Given information:
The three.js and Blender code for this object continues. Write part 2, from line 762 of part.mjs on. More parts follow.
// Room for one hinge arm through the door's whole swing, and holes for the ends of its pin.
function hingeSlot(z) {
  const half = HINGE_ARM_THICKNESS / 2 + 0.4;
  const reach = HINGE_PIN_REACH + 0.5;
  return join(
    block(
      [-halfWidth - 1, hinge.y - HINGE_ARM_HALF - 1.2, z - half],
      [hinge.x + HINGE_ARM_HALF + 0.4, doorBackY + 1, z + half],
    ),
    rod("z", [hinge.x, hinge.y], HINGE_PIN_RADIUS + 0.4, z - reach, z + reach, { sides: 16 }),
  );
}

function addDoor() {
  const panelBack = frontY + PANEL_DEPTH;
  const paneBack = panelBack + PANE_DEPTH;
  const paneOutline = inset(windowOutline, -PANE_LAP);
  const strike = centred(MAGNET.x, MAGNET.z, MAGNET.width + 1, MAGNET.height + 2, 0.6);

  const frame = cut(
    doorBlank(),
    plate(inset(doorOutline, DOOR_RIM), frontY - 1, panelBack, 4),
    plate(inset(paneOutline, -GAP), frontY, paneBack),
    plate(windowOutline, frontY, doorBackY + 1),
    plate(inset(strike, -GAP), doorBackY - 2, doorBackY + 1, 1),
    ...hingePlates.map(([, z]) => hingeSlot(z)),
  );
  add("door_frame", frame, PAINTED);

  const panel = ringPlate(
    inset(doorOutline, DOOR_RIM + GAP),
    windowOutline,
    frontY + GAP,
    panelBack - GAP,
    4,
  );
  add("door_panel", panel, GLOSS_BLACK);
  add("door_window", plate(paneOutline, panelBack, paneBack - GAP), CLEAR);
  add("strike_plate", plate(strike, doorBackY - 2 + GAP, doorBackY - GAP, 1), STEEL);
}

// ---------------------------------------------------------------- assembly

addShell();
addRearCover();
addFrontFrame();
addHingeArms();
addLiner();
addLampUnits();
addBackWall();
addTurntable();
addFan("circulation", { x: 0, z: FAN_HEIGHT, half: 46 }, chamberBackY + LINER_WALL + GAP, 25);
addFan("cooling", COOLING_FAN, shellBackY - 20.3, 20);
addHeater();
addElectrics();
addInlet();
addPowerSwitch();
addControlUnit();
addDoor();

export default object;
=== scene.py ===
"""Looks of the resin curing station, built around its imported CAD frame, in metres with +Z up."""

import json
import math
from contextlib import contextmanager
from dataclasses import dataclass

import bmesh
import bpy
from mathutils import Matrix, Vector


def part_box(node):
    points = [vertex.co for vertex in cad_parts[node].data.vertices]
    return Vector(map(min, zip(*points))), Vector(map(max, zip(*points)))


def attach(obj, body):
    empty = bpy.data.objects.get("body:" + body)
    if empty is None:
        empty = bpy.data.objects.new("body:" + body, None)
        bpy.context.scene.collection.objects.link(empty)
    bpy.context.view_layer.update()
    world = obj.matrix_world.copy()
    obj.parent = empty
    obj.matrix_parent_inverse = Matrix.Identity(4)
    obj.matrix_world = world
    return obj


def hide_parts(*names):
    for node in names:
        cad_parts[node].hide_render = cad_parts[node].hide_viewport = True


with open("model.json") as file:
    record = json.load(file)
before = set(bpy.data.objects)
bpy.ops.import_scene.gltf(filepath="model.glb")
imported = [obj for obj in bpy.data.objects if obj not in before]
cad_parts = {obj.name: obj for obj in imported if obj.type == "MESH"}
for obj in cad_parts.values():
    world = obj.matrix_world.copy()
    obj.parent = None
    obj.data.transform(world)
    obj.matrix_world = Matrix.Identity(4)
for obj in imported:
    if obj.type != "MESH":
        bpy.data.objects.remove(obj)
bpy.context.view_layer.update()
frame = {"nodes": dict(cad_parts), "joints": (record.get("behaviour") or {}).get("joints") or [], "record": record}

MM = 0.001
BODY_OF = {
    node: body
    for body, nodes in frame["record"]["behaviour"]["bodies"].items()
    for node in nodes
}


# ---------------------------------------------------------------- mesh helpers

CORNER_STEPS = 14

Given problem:
Reproduce the material above, every line of it, exactly.

Result below:
The three.js and Blender code for this object continues. Write part 2, from line 762 of part.mjs on. More parts follow.
// Room for one hinge arm through the door's whole swing, and holes for the ends of its pin.
function hingeSlot(z) {
  const half = HINGE_ARM_THICKNESS / 2 + 0.4;
  const reach = HINGE_PIN_REACH + 0.5;
  return join(
    block(
      [-halfWidth - 1, hinge.y - HINGE_ARM_HALF - 1.2, z - half],
      [hinge.x + HINGE_ARM_HALF + 0.4, doorBackY + 1, z + half],
    ),
    rod("z", [hinge.x, hinge.y], HINGE_PIN_RADIUS + 0.4, z - reach, z + reach, { sides: 16 }),
  );
}

function addDoor() {
  const panelBack = frontY + PANEL_DEPTH;
  const paneBack = panelBack + PANE_DEPTH;
  const paneOutline = inset(windowOutline, -PANE_LAP);
  const strike = centred(MAGNET.x, MAGNET.z, MAGNET.width + 1, MAGNET.height + 2, 0.6);

  const frame = cut(
    doorBlank(),
    plate(inset(doorOutline, DOOR_RIM), frontY - 1, panelBack, 4),
    plate(inset(paneOutline, -GAP), frontY, paneBack),
    plate(windowOutline, frontY, doorBackY + 1),
    plate(inset(strike, -GAP), doorBackY - 2, doorBackY + 1, 1),
    ...hingePlates.map(([, z]) => hingeSlot(z)),
  );
  add("door_frame", frame, PAINTED);

  const panel = ringPlate(
    inset(doorOutline, DOOR_RIM + GAP),
    windowOutline,
    frontY + GAP,
    panelBack - GAP,
    4,
  );
  add("door_panel", panel, GLOSS_BLACK);
  add("door_window", plate(paneOutline, panelBack, paneBack - GAP), CLEAR);
  add("strike_plate", plate(strike, doorBackY - 2 + GAP, doorBackY - GAP, 1), STEEL);
}

// ---------------------------------------------------------------- assembly

addShell();
addRearCover();
addFrontFrame();
addHingeArms();
addLiner();
addLampUnits();
addBackWall();
addTurntable();
addFan("circulation", { x: 0, z: FAN_HEIGHT, half: 46 }, chamberBackY + LINER_WALL + GAP, 25);
addFan("cooling", COOLING_FAN, shellBackY - 20.3, 20);
addHeater();
addElectrics();
addInlet();
addPowerSwitch();
addControlUnit();
addDoor();

export default object;
=== scene.py ===
"""Looks of the resin curing station, built around its imported CAD frame, in metres with +Z up."""

import json
import math
from contextlib import contextmanager
from dataclasses import dataclass

import bmesh
import bpy
from mathutils import Matrix, Vector


def part_box(node):
    points = [vertex.co for vertex in cad_parts[node].data.vertices]
    return Vector(map(min, zip(*points))), Vector(map(max, zip(*points)))


def attach(obj, body):
    empty = bpy.data.objects.get("body:" + body)
    if empty is None:
        empty = bpy.data.objects.new("body:" + body, None)
        bpy.context.scene.collection.objects.link(empty)
    bpy.context.view_layer.update()
    world = obj.matrix_world.copy()
    obj.parent = empty
    obj.matrix_parent_inverse = Matrix.Identity(4)
    obj.matrix_world = world
    return obj


def hide_parts(*names):
    for node in names:
        cad_parts[node].hide_render = cad_parts[node].hide_viewport = True


with open("model.json") as file:
    record = json.load(file)
before = set(bpy.data.objects)
bpy.ops.import_scene.gltf(filepath="model.glb")
imported = [obj for obj in bpy.data.objects if obj not in before]
cad_parts = {obj.name: obj for obj in imported if obj.type == "MESH"}
for obj in cad_parts.values():
    world = obj.matrix_world.copy()
    obj.parent = None
    obj.data.transform(world)
    obj.matrix_world = Matrix.Identity(4)
for obj in imported:
    if obj.type != "MESH":
        bpy.data.objects.remove(obj)
bpy.context.view_layer.update()
frame = {"nodes": dict(cad_parts), "joints": (record.get("behaviour") or {}).get("joints") or [], "record": record}

MM = 0.001
BODY_OF = {
    node: body
    for body, nodes in frame["record"]["behaviour"]["bodies"].items()
    for node in nodes
}


# ---------------------------------------------------------------- mesh helpers

CORNER_STEPS = 14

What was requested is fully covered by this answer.